**** Stored data ****
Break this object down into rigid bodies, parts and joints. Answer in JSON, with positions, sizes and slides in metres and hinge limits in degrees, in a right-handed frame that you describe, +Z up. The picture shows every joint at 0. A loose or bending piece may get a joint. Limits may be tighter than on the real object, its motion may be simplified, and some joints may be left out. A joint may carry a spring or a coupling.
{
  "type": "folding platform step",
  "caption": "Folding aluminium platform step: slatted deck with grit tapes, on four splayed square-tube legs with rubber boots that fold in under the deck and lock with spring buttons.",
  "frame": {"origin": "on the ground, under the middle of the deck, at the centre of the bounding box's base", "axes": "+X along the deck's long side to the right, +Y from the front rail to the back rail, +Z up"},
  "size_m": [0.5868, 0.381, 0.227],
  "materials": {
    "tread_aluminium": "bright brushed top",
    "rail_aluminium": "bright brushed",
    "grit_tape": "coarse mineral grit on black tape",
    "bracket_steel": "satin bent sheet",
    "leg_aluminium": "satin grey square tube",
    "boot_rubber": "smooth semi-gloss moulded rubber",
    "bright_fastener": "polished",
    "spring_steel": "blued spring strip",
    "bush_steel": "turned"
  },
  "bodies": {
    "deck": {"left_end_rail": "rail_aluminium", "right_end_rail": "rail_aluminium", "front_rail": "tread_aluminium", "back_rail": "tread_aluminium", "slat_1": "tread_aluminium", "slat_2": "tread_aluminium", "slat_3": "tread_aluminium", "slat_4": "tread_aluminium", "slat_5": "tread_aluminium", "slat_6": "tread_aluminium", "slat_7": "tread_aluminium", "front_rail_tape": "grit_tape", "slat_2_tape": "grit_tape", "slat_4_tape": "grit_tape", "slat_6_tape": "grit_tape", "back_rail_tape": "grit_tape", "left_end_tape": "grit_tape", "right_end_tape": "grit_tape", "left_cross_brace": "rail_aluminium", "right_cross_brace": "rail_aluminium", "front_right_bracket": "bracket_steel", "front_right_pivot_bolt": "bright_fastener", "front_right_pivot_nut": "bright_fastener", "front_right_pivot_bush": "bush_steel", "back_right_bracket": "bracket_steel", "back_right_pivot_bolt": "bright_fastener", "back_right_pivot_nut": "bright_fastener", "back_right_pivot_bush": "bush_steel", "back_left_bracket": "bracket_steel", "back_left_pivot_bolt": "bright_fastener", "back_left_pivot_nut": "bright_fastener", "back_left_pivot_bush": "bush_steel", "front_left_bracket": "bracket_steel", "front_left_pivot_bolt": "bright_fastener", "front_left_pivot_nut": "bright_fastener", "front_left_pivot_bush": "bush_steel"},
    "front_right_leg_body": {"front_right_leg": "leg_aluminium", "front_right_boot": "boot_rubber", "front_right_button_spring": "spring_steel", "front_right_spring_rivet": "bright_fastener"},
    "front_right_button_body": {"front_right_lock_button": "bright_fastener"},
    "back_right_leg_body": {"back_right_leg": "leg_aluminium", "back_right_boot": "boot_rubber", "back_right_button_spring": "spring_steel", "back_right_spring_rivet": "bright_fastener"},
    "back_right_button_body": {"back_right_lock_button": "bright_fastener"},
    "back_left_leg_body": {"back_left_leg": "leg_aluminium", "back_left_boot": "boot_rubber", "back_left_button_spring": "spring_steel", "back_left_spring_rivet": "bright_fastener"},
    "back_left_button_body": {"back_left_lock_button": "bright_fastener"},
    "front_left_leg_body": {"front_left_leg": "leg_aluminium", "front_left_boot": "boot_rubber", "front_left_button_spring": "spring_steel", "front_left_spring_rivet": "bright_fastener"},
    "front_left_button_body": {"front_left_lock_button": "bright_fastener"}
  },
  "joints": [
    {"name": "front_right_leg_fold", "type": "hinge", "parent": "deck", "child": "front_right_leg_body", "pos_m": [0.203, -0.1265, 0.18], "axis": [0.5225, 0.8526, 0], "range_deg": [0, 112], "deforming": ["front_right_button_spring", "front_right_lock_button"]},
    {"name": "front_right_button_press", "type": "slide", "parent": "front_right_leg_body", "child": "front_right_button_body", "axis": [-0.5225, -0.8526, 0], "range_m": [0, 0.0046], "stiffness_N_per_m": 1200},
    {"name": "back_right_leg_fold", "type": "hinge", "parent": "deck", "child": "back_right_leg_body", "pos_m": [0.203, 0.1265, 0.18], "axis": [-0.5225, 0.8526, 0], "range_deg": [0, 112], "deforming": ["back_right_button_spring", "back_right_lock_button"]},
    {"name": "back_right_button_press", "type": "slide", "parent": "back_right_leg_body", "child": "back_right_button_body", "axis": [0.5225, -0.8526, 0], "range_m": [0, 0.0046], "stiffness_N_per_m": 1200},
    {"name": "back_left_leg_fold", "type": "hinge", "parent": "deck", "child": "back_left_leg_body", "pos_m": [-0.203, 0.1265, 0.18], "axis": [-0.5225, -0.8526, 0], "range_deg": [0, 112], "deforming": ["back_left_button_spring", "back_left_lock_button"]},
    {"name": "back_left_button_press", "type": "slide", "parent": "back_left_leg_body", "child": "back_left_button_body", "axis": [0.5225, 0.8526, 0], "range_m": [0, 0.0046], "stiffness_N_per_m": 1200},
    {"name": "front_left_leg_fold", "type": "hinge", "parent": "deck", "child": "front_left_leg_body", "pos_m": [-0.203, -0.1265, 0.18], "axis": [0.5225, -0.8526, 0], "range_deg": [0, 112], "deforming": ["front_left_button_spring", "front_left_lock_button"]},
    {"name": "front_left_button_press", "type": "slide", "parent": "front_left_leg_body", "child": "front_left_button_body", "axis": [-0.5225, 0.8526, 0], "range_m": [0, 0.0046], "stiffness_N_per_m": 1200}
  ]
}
****
Task instructions -
Make an exact copy of the listing, including every line.

Response to this exercise -
Break this object down into rigid bodies, parts and joints. Answer in JSON, with positions, sizes and slides in metres and hinge limits in degrees, in a right-handed frame that you describe, +Z up. The picture shows every joint at 0. A loose or bending piece may get a joint. Limits may be tighter than on the real object, its motion may be simplified, and some joints may be left out. A joint may carry a spring or a coupling.
{
  "type": "folding platform step",
  "caption": "Folding aluminium platform step: slatted deck with grit tapes, on four splayed square-tube legs with rubber boots that fold in under the deck and lock with spring buttons.",
  "frame": {"origin": "on the ground, under the middle of the deck, at the centre of the bounding box's base", "axes": "+X along the deck's long side to the right, +Y from the front rail to the back rail, +Z up"},
  "size_m": [0.5868, 0.381, 0.227],
  "materials": {
    "tread_aluminium": "bright brushed top",
    "rail_aluminium": "bright brushed",
    "grit_tape": "coarse mineral grit on black tape",
    "bracket_steel": "satin bent sheet",
    "leg_aluminium": "satin grey square tube",
    "boot_rubber": "smooth semi-gloss moulded rubber",
    "bright_fastener": "polished",
    "spring_steel": "blued spring strip",
    "bush_steel": "turned"
  },
  "bodies": {
    "deck": {"left_end_rail": "rail_aluminium", "right_end_rail": "rail_aluminium", "front_rail": "tread_aluminium", "back_rail": "tread_aluminium", "slat_1": "tread_aluminium", "slat_2": "tread_aluminium", "slat_3": "tread_aluminium", "slat_4": "tread_aluminium", "slat_5": "tread_aluminium", "slat_6": "tread_aluminium", "slat_7": "tread_aluminium", "front_rail_tape": "grit_tape", "slat_2_tape": "grit_tape", "slat_4_tape": "grit_tape", "slat_6_tape": "grit_tape", "back_rail_tape": "grit_tape", "left_end_tape": "grit_tape", "right_end_tape": "grit_tape", "left_cross_brace": "rail_aluminium", "right_cross_brace": "rail_aluminium", "front_right_bracket": "bracket_steel", "front_right_pivot_bolt": "bright_fastener", "front_right_pivot_nut": "bright_fastener", "front_right_pivot_bush": "bush_steel", "back_right_bracket": "bracket_steel", "back_right_pivot_bolt": "bright_fastener", "back_right_pivot_nut": "bright_fastener", "back_right_pivot_bush": "bush_steel", "back_left_bracket": "bracket_steel", "back_left_pivot_bolt": "bright_fastener", "back_left_pivot_nut": "bright_fastener", "back_left_pivot_bush": "bush_steel", "front_left_bracket": "bracket_steel", "front_left_pivot_bolt": "bright_fastener", "front_left_pivot_nut": "bright_fastener", "front_left_pivot_bush": "bush_steel"},
    "front_right_leg_body": {"front_right_leg": "leg_aluminium", "front_right_boot": "boot_rubber", "front_right_button_spring": "spring_steel", "front_right_spring_rivet": "bright_fastener"},
    "front_right_button_body": {"front_right_lock_button": "bright_fastener"},
    "back_right_leg_body": {"back_right_leg": "leg_aluminium", "back_right_boot": "boot_rubber", "back_right_button_spring": "spring_steel", "back_right_spring_rivet": "bright_fastener"},
    "back_right_button_body": {"back_right_lock_button": "bright_fastener"},
    "back_left_leg_body": {"back_left_leg": "leg_aluminium", "back_left_boot": "boot_rubber", "back_left_button_spring": "spring_steel", "back_left_spring_rivet": "bright_fastener"},
    "back_left_button_body": {"back_left_lock_button": "bright_fastener"},
    "front_left_leg_body": {"front_left_leg": "leg_aluminium", "front_left_boot": "boot_rubber", "front_left_button_spring": "spring_steel", "front_left_spring_rivet": "bright_fastener"},
    "front_left_button_body": {"front_left_lock_button": "bright_fastener"}
  },
  "joints": [
    {"name": "front_right_leg_fold", "type": "hinge", "parent": "deck", "child": "front_right_leg_body", "pos_m": [0.203, -0.1265, 0.18], "axis": [0.5225, 0.8526, 0], "range_deg": [0, 112], "deforming": ["front_right_button_spring", "front_right_lock_button"]},
    {"name": "front_right_button_press", "type": "slide", "parent": "front_right_leg_body", "child": "front_right_button_body", "axis": [-0.5225, -0.8526, 0], "range_m": [0, 0.0046], "stiffness_N_per_m": 1200},
    {"name": "back_right_leg_fold", "type": "hinge", "parent": "deck", "child": "back_right_leg_body", "pos_m": [0.203, 0.1265, 0.18], "axis": [-0.5225, 0.8526, 0], "range_deg": [0, 112], "deforming": ["back_right_button_spring", "back_right_lock_button"]},
    {"name": "back_right_button_press", "type": "slide", "parent": "back_right_leg_body", "child": "back_right_button_body", "axis": [0.5225, -0.8526, 0], "range_m": [0, 0.0046], "stiffness_N_per_m": 1200},
    {"name": "back_left_leg_fold", "type": "hinge", "parent": "deck", "child": "back_left_leg_body", "pos_m": [-0.203, 0.1265, 0.18], "axis": [-0.5225, -0.8526, 0], "range_deg": [0, 112], "deforming": ["back_left_button_spring", "back_left_lock_button"]},
    {"name": "back_left_button_press", "type": "slide", "parent": "back_left_leg_body", "child": "back_left_button_body", "axis": [0.5225, 0.8526, 0], "range_m": [0, 0.0046], "stiffness_N_per_m": 1200},
    {"name": "front_left_leg_fold", "type": "hinge", "parent": "deck", "child": "front_left_leg_body", "pos_m": [-0.203, -0.1265, 0.18], "axis": [0.5225, -0.8526, 0], "range_deg": [0, 112], "deforming": ["front_left_button_spring", "front_left_lock_button"]},
    {"name": "front_left_button_press", "type": "slide", "parent": "front_left_leg_body", "child": "front_left_button_body", "axis": [-0.5225, 0.8526, 0], "range_m": [0, 0.0046], "stiffness_N_per_m": 1200}
  ]
}